Молчание. Потом около получаса пустого разговора — ни о чем.
— Какую чушь передавали по вашему телевидению, будто мама отравила Горького, — вдруг сказала Татьяна Ивановна, и я поняла причину ее сухости и неразговорчивости. Но я была непричастна к этой передаче, а поддерживать льстивую беседу: «Да, да, не ваша мама отравила великого писателя» — было нелепо.
— Спасибо вам за то, что вы мне ничего не рассказали, — поднялась я, и в этот миг мне показалось, что Татьяна Ивановна почти готова сменить гнев на милость и продолжить разговор, почти…
Я ушла, унося с собой «хвост старой тайны».
— Да, Таня очень обиделась на телеперадачу, — сказала мне в Москве Марфа Максимовна, — есть воспоминания Липочки, нашей домработницы. Они хранятся в музее Горького.

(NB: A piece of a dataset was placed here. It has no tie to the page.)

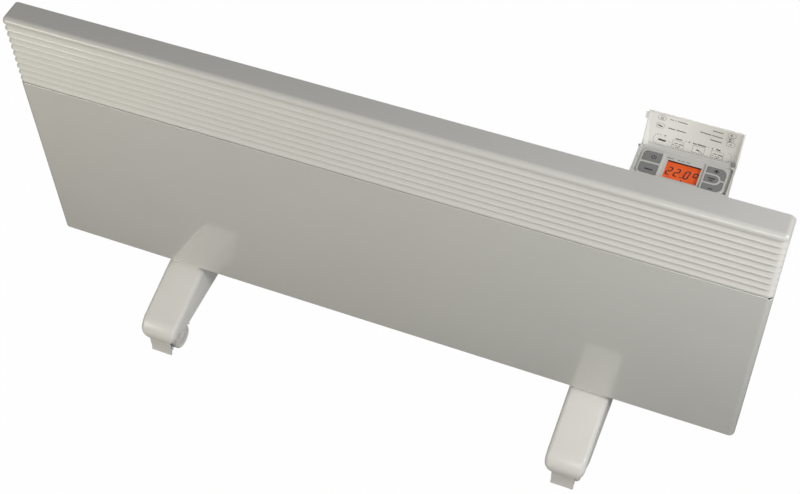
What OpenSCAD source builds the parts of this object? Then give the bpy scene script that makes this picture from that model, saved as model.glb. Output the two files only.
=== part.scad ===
// Slim electric panel convector heater on two castor feet.
// Origin: on the floor under the middle of the casing. +X runs along the width, the front faces -Y, +Z is up.

/* [Casing] */
// Width of the casing
casing_w = 1070; // [900:5:1250]
// Height of the casing
casing_h = 440; // [420:5:480]
// Depth of the casing
casing_d = 37; // [35:0.5:44]
// Radius of the casing's rounded edges
edge_r = 8; // [7:0.5:9]
// Thickness of the casing's steel sheet
sheet_t = 1.2; // [0.9:0.1:1.5]
// Height of the casing's underside above the floor
casing_lift = 110; // [106:1:125]

/* [Louvre band] */
// Number of open slats
slat_count = 9; // [6:1:11]
// Height from one slat to the next
slat_pitch = 11.8; // [10:0.1:13]
// How far a slat leans out from its top to its lip
slat_lean = 5; // [4:0.25:5.5]
// Thickness of a slat
slat_t = 1.4; // [1.1:0.1:1.6]
// Height of the upright lip along a slat's lower edge
slat_lip = 3.5; // [1.5:0.25:5]
// Height of the thin rail under the last slat
rail_h = 3.6; // [3:0.1:6]
// Number of comb ribs that carry the slats along the front
comb_count = 11; // [5:1:15]
// Thickness of a comb rib
comb_t = 2; // [1.5:0.1:3]

/* [Back panel] */
// Distance between the wall slots along the width
wall_slot_x = 600; // [500:10:620]
// Distance between the wall slots in height
wall_slot_z = 250; // [200:10:280]
// Height of the lower wall slots above the casing's underside
wall_slot_low = 95; // [60:5:110]
// Length of a wall slot
wall_slot_len = 16; // [12:1:24]
// Half the width of a wall slot
wall_slot_r = 3.2; // [2.5:0.1:4]

/* [Air inlet] */
// Width of an inlet slot
inlet_slot_w = 3.6; // [2.5:0.1:3.9]
// Length of an inlet slot, front to back
inlet_slot_len = 20; // [14:1:22]
// Distance between inlet slots
inlet_pitch = 10; // [8:0.5:16]

/* [Heating element] */
// Length of the finned body
element_len = 860; // [700:10:880]
// Depth of the finned body, front to back
element_d = 20; // [16:0.5:21]
// Height of the finned body
element_h = 62; // [50:1:80]
// Height of the element's axis above the casing's underside
element_lift = 92; // [80:1:120]
// Radius of the sheathed rod
rod_r = 4; // [3:0.1:4.5]
// Distance between the cuts in the fins
fin_pitch = 20; // [14:1:40]

/* [Control unit] */
// Width of the control unit
ctl_w = 119.5; // [116:0.5:128]
// Depth of the control unit behind the casing
ctl_d = 48; // [47:0.5:54]
// Distance of the unit's middle from the casing's middle
ctl_x = 390; // [340:5:395]
// Height of the control unit
ctl_h = 104; // [98:1:120]
// Wall of the plastic mouldings
ctl_wall = 2; // [1.6:0.1:2.4]
// Depth of the fascia below the rim
fascia_drop = 3; // [2.5:0.1:4]
// Width of the display window
lcd_w = 42; // [38:0.5:44]
// Depth of the display window, front to back
lcd_d = 29; // [24:0.5:30]
// Travel of a button
button_travel = 0.8; // [0.5:0.1:1]
// Gap round a button
button_gap = 0.4; // [0.3:0.05:0.6]
// Length of the lid from its pin to its free edge
lid_len = 44; // [41:0.5:47]
// Angle that the lid turns from shut to open
lid_open = 117; // [100:1:125]
// Radius of the lid's hinge pin
lid_pin_r = 1; // [0.8:0.1:1.2]

/* [Feet] */
// Width of a foot
foot_w = 60; // [54:1:70]
// Reach of a foot from the casing's middle to its nose
foot_reach = 126; // [118:1:140]
// Distance between the two feet
foot_spacing = 650; // [500:10:750]
// Fall of a foot's top towards its nose, in degrees
foot_fall = 16.5; // [12:0.5:18]
// Height of a foot's lower edge above the floor
foot_low = 48; // [47.5:0.5:50]
// Radius of a foot's nose seen from the side
nose_r = 30; // [24:1:34]
// Radius of a foot's long edges
foot_edge_r = 8; // [6:0.5:9]
// Wall of a foot
foot_wall = 3; // [2.5:0.1:3.5]

/* [Castors] */
// Radius of a wheel
wheel_r = 20; // [18:0.5:20.5]
// Width of a wheel
wheel_w = 16; // [13:0.5:17]
// Distance of the wheel axle behind the stem
trail = 14; // [12:0.5:16]
// Distance of a stem from the foot's nose
stem_inset = 23; // [22:0.5:30]
// Radius of a stem
stem_r = 4; // [3.5:0.1:4.5]
// Radius of a wheel axle
axle_r = 3; // [2.5:0.1:3.4]
// Width of a brake pedal
pedal_w = 34; // [30:1:38]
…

Липочка пишет о странном поведении Муры у постели умирающего дедушки, она никого не пускала к дедушке, щипала и гнала из комнаты Липочку, командовала. Правда, это ни о чем не говорит…
Муре очень симпатизировал Сталин. При встречах он всегда расшаркивался перед ней. Однажды прислал огромный букет алых роз.
Еще история с черным чемоданом. Его дедушка оставил Муре, когда навсегда уезжал из Италии в Россию. Куда исчез чемодан? Мы спрашивали у Тани, она ничего не знает о нем. Там были дедушкины рукописи, которые он не хотел везти в Россию. Что в них?
Могла ли Мария Игнатьевна привезти чемодан в СССР и передать его в ЧК?
При этом вопросе моя героиня начинает двоиться, троиться…
Одна Мура вполне могла сдать чемодан на Лубянку после смерти Горького, чем подкрепить свои отношения с советской властью, необходимые ей… Для чего? Ответ на этот вопрос знала лишь она. И в этом случае рукописи либо уничтожены, либо ждут своего часа в секретном архиве.
Вторая Мура не сдала чемодан, а тихо расторговала потаенные горьковские рукописи по редакциям и частным коллекциям Европы и Америки. Если так, то почему они до сих пор не всплыли? Потому ли, что живы прямые наследники Горького? Но Алексей Максимович сделал именно Муру наследницей всех его иностранных гонораров, оставив семье права на советские гонорары. В тридцатых годах Горького уже мало издавали на Западе.
Третья Мура… Впрочем, не были ли потаенные рукописи теми «Несвоевременными мыслями», которые мы открыто читаем теперь?
Вероятно также, что между Мурой и Горьким была своя тайна, которую оба не собирались открывать ни детям своим, ни внукам, а закрыли ее в черном чемодане. Это слишком романтичная, туманная мысль, не вполне соответствующая открытому нраву Алексея Максимовича и хитроумному характеру Марии Игнатьевны, маловероятна.
Что же касается отравления, то не родился ли этот слух так же, как родился заголовок к статье о Марфе в журнале «Профиль», — ради сенсации до чего не додумаешься.
Будет о чем задуматься историку литературы XXI века, когда он, «пыль веков от хартий отряхнув», увидит Максима Горького, как говорится, в натуральную величину.
В чем секрет успеха Муры у знаменитых мужчин? Этот вопрос я слышала из разных уст — и от лондонских подруг Муры, старых русских эмигранток, и от московских читателей книги «Железная женщина», в которой Берберова слишком пространно отвечала на него, а так и не ответила.
Мой ответ не претендует на истину, но я дам его, дабы поставить точку в конце главы.
Дворянская барышня, став женой и матерью, вращаясь в кругах аристократов и дипломатов, внезапно попадает в кровавый водоворот революции. Она выживает в нем — для выживания все средства хороши. Она же выживает и в нелегкой эмигрантской жизни. Горький становится опорой ей, она отвечает тем, что становится опорой ему. Так было позднее и с Гербертом Уэллсом.
Мура обладала даром гармонизировать жизнь и отношения вокруг себя. Она умела создать атмосферу уюта с оттенком того самого аристократизма, которого не хватало Горькому и его интеллигентному окружению, для них аристократы были существами только что исчезнувшей Атлантиды, они уже тосковали о ней.
Мура несла в себе черты прошлого и, раздавая их направо-налево, создавала иллюзию надежды на возврат, но в душе ее, возможно, были холод и мрак от сознания, что ничего не будет.
Этой обманкой, по-моему, она привлекала мужчин и женщин, знаменитых и никому не известных.